We'll implement this using the class `GaussNB` shown below.  Take a look at the current state of the skeleton, and then scroll down and look at the tasks that we want to accomplish. 

In [None]:
class GaussNB:
    def __init__(self, X_train, y_train):
        
        # store training data 
        self.X_train = X_train
        self.y_train = y_train 
        
        # get number of classes 
        self.num_classes = len(set(y_train))
        
        # initialize means (num_classes x num_features) 
        self.means = np.zeros((self.num_classes, self.X_train.shape[1]))
        
        # initialize variance (num_classes x num_features) 
        self.vars = np.zeros((self.num_classes, self.X_train.shape[1]))
        
        # initialize class counts (num_classes)
        self.counts = np.zeros(self.num_classes)
        
        # initialize class priors (num_classes)
        self.priors = np.zeros(self.num_classes)
        
    def train(self):
        """
        Learn the parameters for the Guassian for each feature-class combination 
        """
        
        # populate the counts array 
        self.counts = np.array([np.sum(y_train == ii) for ii in range(self.num_classes)])
        
        # populate priors 
        self.priors = np.array([self.counts[ii]/np.sum(self.counts) for ii in range(self.num_classes)])
        
        # populate means and variances 
        for feat in range(self.X_train.shape[1]):
            for c in range(self.num_classes):
                self.means[c, feat] = np.mean(self.X_train[self.y_train==c, feat])
                self.vars[c, feat] = np.var(self.X_train[self.y_train==c, feat])
                
    def pdf(self, xk, mu, ssq):
        """
        evaluates the Gaussian probability density function 
        """
        return np.exp(-((xk-mu)**2)/(2*ssq)) / np.sqrt(2*np.pi*ssq)
        
    def predict_log_score(self, x):
        """
        Get the log-probability score for each class
        for a query point x 
        """
        
        class_scores = np.zeros(self.num_classes) 
        
        for c in range(self.num_classes):
            class_scores[c] = np.log(self.priors[c])
            for kk in range(len(x)):
                class_scores[c] += np.log(self.pdf(x[kk], self.means[c, kk], self.vars[c,kk]))
        
        return class_scores
    
    def predict(self, X):
        """
        Predict the class of each example in X 
        """
        yhat = np.zeros(X.shape[0], dtype=int)
        for ii, x in enumerate(X):
            class_scores = self.predict_log_score(x)
            yhat[ii] = np.argmax(class_scores)
        
        return yhat 
    
    def accuracy(self, X, y):
        yhat = self.predict(X)
        return np.sum(yhat == y)/len(y)
        
        

**Part A**: The first thing we'll do is fill in the `train` function.  We start by filling in the array corresponding to the prior for each class.  To necessitate this we'll first fill in the counts of the training examples for each class.
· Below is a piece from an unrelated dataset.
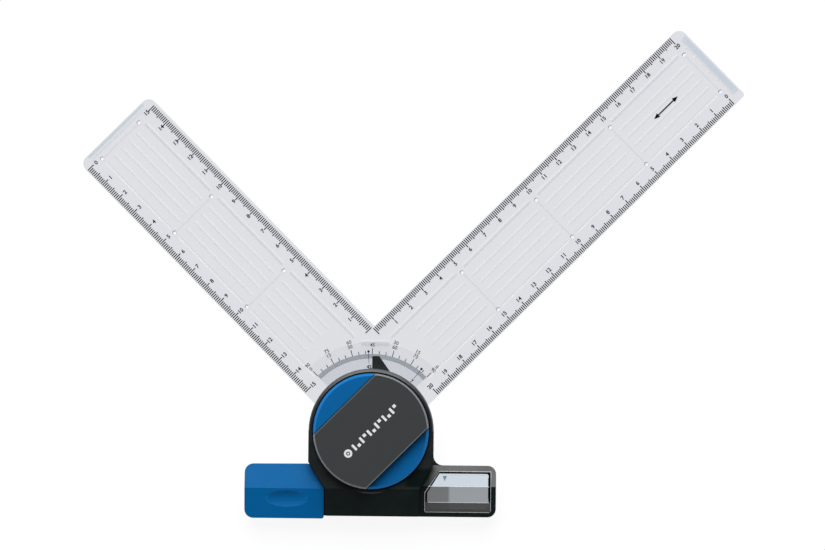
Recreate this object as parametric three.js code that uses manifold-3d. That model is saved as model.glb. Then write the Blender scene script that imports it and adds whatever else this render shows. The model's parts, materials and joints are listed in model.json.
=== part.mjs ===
// A drafting head: a clear L-shaped square on a hub that turns in a housing, that slides along a board rail.
// Millimetres. The origin is on the hub's axis in the paper's plane, +X runs along the rail and +Z is up.
import * as THREE from "three";
import { mergeVertices } from "three/addons/utils/BufferGeometryUtils.js";
import Module from "manifold-3d";

const wasm = await Module();
wasm.setup();

// The square's own frame is turned by this about the hub: x runs along the long arm, y along the short one.
const REST_TURN = Math.PI / 4;

// Clear sheet of the square
const SHEET_UNDER = 0.4;
const SHEET_TOP = 3.4;
const SHEET_EDGE_TOP = 1.4;
const FLAT_FROM = 0;
const FLAT_TO = 25;
const LONG_REACH = 242.4;
const LONG_OUTER = -10.25;
const LONG_INNER = 35.3;
const SHORT_REACH = 190.9;
const SHORT_OUTER = -10.3;
const SHORT_INNER = 36.5;
const END_BEVEL = 3.4;
const END_DROP = 1.6;
const END_CORNER = 4;
const SHARP_CORNER = 1.5;
const HUB_RADIUS = 19.5;
const HUB_BORE = 14.3;
const CLAMP_SEAT_RADIUS = 18;
const CLAMP_SEAT_TOP = 1.6;
const NUB_RADIUS = 1.1;
const NUB_TIP_RADIUS = 0.7;
const NUB_SIDES = 8;
const NUB_PITCH = 50;
const FIRST_NUB = 84.7;
const LONG_NUBS = 4;
const SHORT_NUBS = 3;
const NUB_ROWS = [-1, 23.9];

// Protractor arc sunk in the sheet
const ARC_FLOOR = 2.6;
const ARC_INNER = 20;
const ARC_RADIUS = 35;
const ARC_SLOPE_WIDTH = 2.2;

// Clamp plate under the sheet
const CLAMP_RADIUS = 17.7;
const CLAMP_TOP = 1.5;
const CLAMP_SCREW_CIRCLE = 11;

// Hub carrier
const SPIGOT_RADIUS = 14;
const COLLAR_RADIUS = 19;
const COLLAR_BOTTOM = 3.5;
const FLANGE_BOTTOM = 5.9;
const FLANGE_TOP = 7.3;
const FLANGE_RADIUS = 24;
const POST_CIRCLE = 15;
const POST_RADIUS = 1.5;
const POST_TOP = 12.8;
const AXLE_RECESS_RADIUS = 5;
const AXLE_RECESS_TOP = 4.4;
const AXLE_BORE = 2.2;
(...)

When you're done, execute the following code cell.  Do the results mesh with what we know about the Iris dataset. 

In [None]:
gnb = GaussNB(X_train, y_train)
gnb.train()
print("class counts: ", gnb.counts)
print("class priors: ", gnb.priors)

**Part B**: Next we need to learn the parameters of the Gaussian distributions for each feature and each class from the training data.  Note that we'll store the means and the variances in separate matrices of dimensions `num_classes` $\times$ `num_features`.  Add this functionality to the `train` function.  When you think you're done, execute the following cell.  Do the values seem correct given the plot of the Iris data set we made above? 

In [None]:
gnb = GaussNB(X_train, y_train)
gnb.train()
print("means:\n ", gnb.means)
print("\nvars:\n ", gnb.vars)

**Part C**: OK, now let's implement functionality to make predictions.  Note that there are two related functions called `predict` and `predict_log_score`.  We'll be working on the latter of those two. Our goal is to compute the log-score for each class for a particular query point: 

$$
\textrm{class_score}[c] = \log~p(c) + \log~p(x_1 \mid c) + \log~p(x_2 \mid c)
$$

For our data this should return a numpy array of length $3$. The `predict` function is implemented for you.  It loops over a data matrix of features, calls `predict_log_score` on each example, and then predicts the class corresponding to the higher log-score.  

Fill out the missing code in `predict_log_score`, and then run the following code cell. If your code is working then you should predict that the first query point belongs to class 0, the second to class 1, and the third to class 2.   

In [None]:
gnb = GaussNB(X_train, y_train)
gnb.train()
X_test = np.array([[4.5, 4.0], [5.5, 2.5], [8,3]])
gnb.predict(X_test)

**Part D**: When it seems like your code is working, you can run the following code cell to plot the class decision boundaries induced by this classifier.  

In [None]:
gnb = GaussNB(X_train, y_train)
gnb.train()
print("accuracy: {:.2f}".format(gnb.accuracy(X_train, y_train)))
nb_plot(X_train, y_train, gnb, db=True)

**Part E**: OK, let's take a step back and look at the kinds of decision boundaries Gaussian Naive Bayes can learn for binary data. The following code lets you generate binary labeled data with two features in different configurations.  Experiment with different configurations and discuss the types of decision boundaries that you can and CAN'T learn.